## Written problem
Give the count of lines in the data that include the string "scene", with no added remarks.
________________________________________
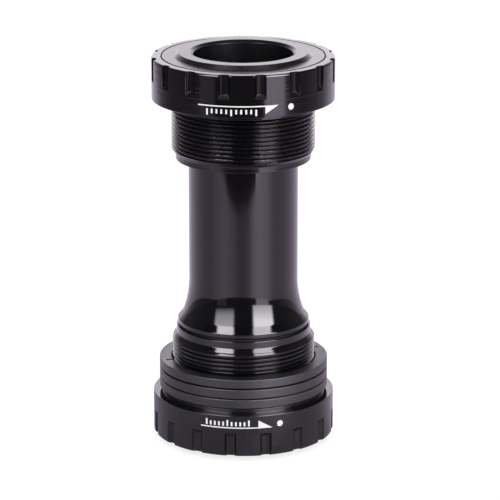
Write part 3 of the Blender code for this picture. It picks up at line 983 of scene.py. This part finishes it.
def make_materials():
    """One material for each finish. A relief is the full height of its noise."""
    return {
        "polished_anodise": anodised(
            "anodised_black_polished",
            colour=(0.0028, 0.0024, 0.0030), light=(0.0045, 0.0040, 0.0048),
            roughness=0.09, line_relief=0.022 * MM, grain_relief=0.0002 * MM,
            chatter_relief=0.055 * MM),
        "milled_anodise": anodised(
            "anodised_black_milled",
            colour=(0.0028, 0.0024, 0.0030), light=(0.0045, 0.0040, 0.0048),
            roughness=0.30, line_relief=0.004 * MM, grain_relief=0.0010 * MM, ior=1.22),
        "satin_anodise": anodised(
            "anodised_black_satin",
            colour=(0.0036, 0.0032, 0.0038), light=(0.0052, 0.0047, 0.0055),
            roughness=0.26, line_relief=0.0012 * MM, grain_relief=0.0016 * MM,
            chatter_relief=0.008 * MM, polished=0.08),
        "cover_plastic": moulded(
            "plastic_black_cover",
            colour=(0.0050, 0.0045, 0.0053), light=(0.0075, 0.0068, 0.0080),
            roughness=0.24, grain_scale=5000.0, grain_relief=0.0020 * MM,
            flow_relief=0.004 * MM),
        "sleeve_plastic": moulded(
            "plastic_black_gloss",
            colour=(0.0026, 0.0022, 0.0028), light=(0.0040, 0.0035, 0.0043),
            roughness=0.07, grain_scale=3000.0, grain_relief=0.0002 * MM,
            flow_relief=0.020 * MM),
        "spacer_plastic": moulded(
            "plastic_grey_matt",
            colour=(0.0060, 0.0053, 0.0064), light=(0.0110, 0.0097, 0.0117),
            roughness=0.40, grain_scale=2200.0, grain_relief=0.030 * MM,
            flow_relief=0.006 * MM, ior=1.55),
        "cage_nylon": moulded(
            "nylon_natural", colour=(0.22, 0.17, 0.10), light=(0.28, 0.22, 0.13),
            roughness=0.45, grain_scale=1500.0, grain_relief=0.006 * MM,
            flow_relief=0.006 * MM),
        "seal_rubber": moulded(
            "rubber_black",
            colour=(0.0035, 0.0033, 0.0036), light=(0.0060, 0.0056, 0.0062),
            roughness=0.50, grain_scale=2500.0, grain_relief=0.006 * MM,
            flow_relief=0.004 * MM, ior=1.22),
        "white_ink": moulded(
            "ink_white", colour=(0.78, 0.77, 0.78), light=(0.90, 0.89, 0.90),
            roughness=0.45, grain_scale=4000.0, grain_relief=0.002 * MM,
            flow_relief=0.001 * MM),
        "bearing_steel": ground_steel(),
    }


# ---------------------------------------------------------------- studio

DOME_RADIUS = 1.5
WALL_COLOUR = (1.0, 0.95, 1.02)
TABLE_COLOUR = (1.0, 0.88, 1.10)
WORLD_LEVEL = 1.05

# Softboxes: edges in degrees of bearing, and (elevation in degrees, level) up them.
# They lean apart from an elevation of LEAN_FROM on.
RIGHT_BOX_EDGES = (19.5, 59.0)
LEFT_BOX_EDGES = (-56.0, -19.0)
BOX_SOFT = 2.5
LEAN_FROM = 20.0
LEAN = 0.13
RIGHT_BOX = [(-7.0, 0.0), (-5.5, 6.0), (5.0, 10.0), (15.0, 16.5), (36.0, 17.0),
             (50.0, 12.0), (62.0, 11.0), (65.0, 0.0)]
LEFT_BOX = [(2.5, 0.0), (4.0, 1.5), (10.0, 5.5), (20.0, 7.5), (50.0, 14.0),
            (62.0, 12.0), (65.0, 0.0)]

# Wall: its level at bearings from the front and at elevations, multiplied together
WALL_ROUND = [(0.0, 0.03), (80.0, 0.05), (132.0, 0.08), (145.0, 0.40), (160.0, 1.0),
              (180.0, 1.0)]
WALL_UP = [(-90.0, 1.0), (25.0, 1.0), (45.0, 0.4), (75.0, 0.15)]
WALL_LEVEL = 2.1

# The sheet on the table: its edges, and (bearing in degrees, level) on it
SHEET_LEFT = -0.28
SHEET_RIGHT = 0.30
SHEET_FRONT = -0.231
SHEET_SLANT = 0.17
SHEET_SOFT = 0.009
SHEET_LEVELS = [(-180.0, 1.05), (-137.0, 1.05), (-122.0, 0.98), (-110.0, 0.85),
                (-87.0, 0.68), (-69.0, 0.72), (-52.0, 1.10), (-36.0, 1.32),
                (-23.0, 1.08), (-10.0, 0.62), (0.0, 0.60), (10.0, 0.80), (23.0, 2.05),
                (36.0, 2.20), (50.0, 1.85), (64.0, 0.95), (86.0, 0.80), (111.0, 0.92),
                (123.0, 0.98), (133.0, 1.05), (153.0, 1.0), (180.0, 1.0)]

# The table around the sheet: (bearing in degrees, level) beside it, level before it
BESIDE_LEVELS = [(-180.0, 0.52), (-128.0, 0.47), (-112.0, 0.26), (-100.0, 0.17),
                 (80.0, 0.17), (97.0, 0.33), (114.0, 0.47), (128.0, 0.72), (150.0, 0.62),
                 (180.0, 0.52)]
BEFORE_SHEET = 0.07

# The bracket's shade on the sheet: its level, which rises over the bearings of
# UNDER_TURN, and the distances from the axis where it starts and stops to fade
UNDER_LEVEL = 0.52
UNDER_RIGHT = 0.90
UNDER_TURN = (88.0, 115.0)
UNDER_NEAR = 0.050
UNDER_FAR = 0.075

# The softboxes' light on that table: level, and edges in degrees of bearing
RIGHT_BAND = 3.0
RIGHT_BAND_EDGES = (26.0, 52.0)
LEFT_BAND = 0.33
LEFT_BAND_EDGES = (-54.0, -35.0)
BAND_SOFT = 1.5

# Table top, just under the bracket, and what gloss sees of it
TABLE_HALF = 4.0
TABLE_Z = -0.1 * MM
TABLE_ALBEDO = 0.30
TABLE_EMISSION = 0.80
GLOW_HALF = 1.4
GLOW_Z = -0.2 * MM

# Camera: its place, its tilt in degrees, lens and sensor in millimetres
CAMERA_X = 1.61 * MM
CAMERA_Y = -737.9 * MM
CAMERA_OVER_RIM = 167.35 * MM
CAMERA_TILT = 16.30
CAMERA_LENS = 228.1
SENSOR_WIDTH = 36.0


def reflected_only(stage_object):
    """A light tent surface: gloss shows it, the camera and soft light don't."""
    stage_object.visible_camera = False
    stage_object.visible_diffuse = False
    stage_object.visible_transmission = False
    stage_object.visible_volume_scatter = False
    stage_object.visible_shadow = False


def emission_material(name, colour):
    """An emission material, with its tree and emission node."""
    material = bpy.data.materials.new(name)
    material.use_nodes = True
    tree = material.node_tree
    tree.nodes.clear()
    out = tree.nodes.new("ShaderNodeOutputMaterial")
    glow = node(tree, "ShaderNodeEmission", Color=(*colour, 1.0))
    tree.links.new(glow.outputs["Emission"], out.inputs["Surface"])
    return material, tree, glow


def bearings_of(tree):
    """Bearing from the front (right is positive) and elevation, both in degrees."""
    x, y, z = object_axes(tree)
    front = calculate(tree, "MULTIPLY", y, -1.0)
    bearing = calculate(tree, "ARCTAN2", x, front)
    elevation = calculate(tree, "ARCTAN2", z, axis_distance(tree))
    return (calculate(tree, "MULTIPLY", bearing, 360.0 / TURN),
            calculate(tree, "MULTIPLY", elevation, 360.0 / TURN))


def levels(tree, value, low, high, stops):
    """A grey ramp over low..high; stops are (value, level), levels over 1 allowed."""
    share = remap(tree, value, low, high, 0.0, 1.0)
    ramp = tree.nodes.new("ShaderNodeValToRGB")
    elements = ramp.color_ramp.elements
    while len(elements) > 1:
        elements.remove(elements[-1])
    for index, (at, level) in enumerate(stops):
        place = (at - low) / (high - low)
        element = elements[0] if index == 0 else elements.new(place)
        element.position = place
        element.color = (level, level, level, 1.0)
    tree.links.new(share, ramp.inputs["Fac"])
    # Adding nothing turns the grey colour into a plain value.
    return calculate(tree, "ADD", ramp.outputs["Color"], 0.0)


def build_tent():
    """What gloss sees: a softbox each side of the camera, dark beyond, a pale wall."""
    bm = bmesh.new()
    bmesh.ops.create_uvsphere(bm, u_segments=64, v_segments=32, radius=DOME_RADIUS)
    mesh = bpy.data.meshes.new("light_tent")
    bm.to_mesh(mesh)
    bm.free()
    tent = bpy.data.objects.new("light_tent", mesh)
    bpy.context.scene.collection.objects.link(tent)
    material, tree, glow = emission_material("light_tent", WALL_COLOUR)
    bearing, elevation = bearings_of(tree)
    over = calculate(tree, "SUBTRACT", elevation, LEAN_FROM)
    lean = calculate(tree, "MULTIPLY", calculate(tree, "MAXIMUM", over, 0.0), LEAN)
    right = calculate(tree, "MULTIPLY",
                      window(tree, calculate(tree, "SUBTRACT", bearing, lean),
                             *RIGHT_BOX_EDGES, BOX_SOFT),
                      levels(tree, elevation, -90.0, 90.0, RIGHT_BOX))
    left = calculate(tree, "MULTIPLY",
                     window(tree, calculate(tree, "ADD", bearing, lean),
                            *LEFT_BOX_EDGES, BOX_SOFT),
                     levels(tree, elevation, -90.0, 90.0, LEFT_BOX))
    wall = calculate(tree, "MULTIPLY",
                     levels(tree, calculate(tree, "ABSOLUTE", bearing), 0.0, 180.0,
                            WALL_ROUND),
                     levels(tree, elevation, -90.0, 90.0, WALL_UP))
    wall = calculate(tree, "MULTIPLY", wall, WALL_LEVEL)
    total = calculate(tree, "ADD", calculate(tree, "ADD", right, left), wall)
    tree.links.new(total, glow.inputs["Strength"])
    mesh.materials.append(material)
    reflected_only(tent)


def square_plane(name, half, height):
    """A flat square round the axis, as an object."""
    mesh = bpy.data.meshes.new(name)
    mesh.from_pydata([(-half, -half, height), (half, -half, height),
                      (half, half, height), (-half, half, height)], [], [(0, 1, 2, 3)])
    made = bpy.data.objects.new(name, mesh)
    bpy.context.scene.collection.objects.link(made)
    return made


def build_table():
    """The pale table top, as the camera and soft light see it."""
    table = square_plane("floor", TABLE_HALF, TABLE_Z)
    material, _, shader = new_material("pale_table", (TABLE_ALBEDO,) * 3, 0.6)
    shader.inputs["Specular IOR Level"].default_value = 0.0
    shader.inputs["Emission Color"].default_value = (1.0, 1.0, 1.0, 1.0)
    shader.inputs["Emission Strength"].default_value = TABLE_EMISSION
    table.data.materials.append(material)
    table.visible_glossy = False


def build_table_glow():
    """What gloss sees of the table: a sheet, the shade on it and light around it."""
    table = square_plane("table_glow", GLOW_HALF, GLOW_Z)
    material, tree, glow = emission_material("table_glow", TABLE_COLOUR)
    bearing, _ = bearings_of(tree)
    x, y, _ = object_axes(tree)
    across = window(tree, x, SHEET_LEFT, SHEET_RIGHT, SHEET_SOFT)
    # To the left the sheet's front edge slants away from the camera.
    slant = calculate(tree, "MINIMUM", x, 0.0)
    front = calculate(tree, "MULTIPLY_ADD", slant, SHEET_SLANT, y)
    behind = remap(tree, front, SHEET_FRONT - SHEET_SOFT,
                   SHEET_FRONT + SHEET_SOFT, 0.0, 1.0)
    far = remap(tree, axis_distance(tree), UNDER_NEAR, UNDER_FAR, 0.0, 1.0)
    under = remap(tree, bearing, *UNDER_TURN, UNDER_LEVEL, UNDER_RIGHT)
    sheet = levels(tree, bearing, -180.0, 180.0, SHEET_LEVELS)
    sheet = mix(tree, under, sheet, far)
    beyond = levels(tree, bearing, -180.0, 180.0, BESIDE_LEVELS)
    beyond = mix(tree, BEFORE_SHEET, beyond, behind)
    right_band = window(tree, bearing, *RIGHT_BAND_EDGES, BAND_SOFT)
    left_band = window(tree, bearing, *LEFT_BAND_EDGES, BAND_SOFT)
    beyond = calculate(tree, "MULTIPLY_ADD", right_band, RIGHT_BAND, beyond)
    beyond = calculate(tree, "MULTIPLY_ADD", left_band, LEFT_BAND, beyond)
    on_sheet = calculate(tree, "MULTIPLY", across, behind)
    tree.links.new(mix(tree, beyond, sheet, on_sheet), glow.inputs["Strength"])
    table.data.materials.append(material)
    reflected_only(table)


def build_world():
    """Even white soft light, seen by the camera as the backdrop."""
    world = bpy.data.worlds.new("studio")
    bpy.context.scene.world = world
    world.use_nodes = True
    background = world.node_tree.nodes["Background"]
    background.inputs["Color"].default_value = (1.0, 1.0, 1.0, 1.0)
    background.inputs["Strength"].default_value = WORLD_LEVEL
    world.cycles_visibility.glossy = False


def build_camera():
    """A long lens that looks down a little from the front."""
    data = bpy.data.cameras.new("camera")
    data.sensor_width = SENSOR_WIDTH
    data.lens = CAMERA_LENS
    data.clip_start = 0.05
    camera = bpy.data.objects.new("camera", data)
    camera.location = (CAMERA_X, CAMERA_Y, RIGHT_RIM_Z + CAMERA_OVER_RIM)
    camera.rotation_euler = (math.radians(90.0 - CAMERA_TILT), 0.0, 0.0)
    bpy.context.scene.collection.objects.link(camera)
    bpy.context.scene.camera = camera
    bpy.context.scene.view_settings.view_transform = "Standard"


def build():
    """Everything, in order."""
    materials = make_materials()
    build_left_cup(materials)
    build_right_cup(materials)
    for side in ("left", "right"):
        build_races(side, materials)
        build_seals(side, materials)
        build_ball_set(side, materials)
        build_cover(side, materials)
    build_sleeve(materials)
    build_o_ring(materials)
    build_spacers(materials)
    build_marks(materials)
    build_tent()
    build_table()
    build_table_glow()
    build_world()
    build_camera()


build()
________________________________________
## Final result
7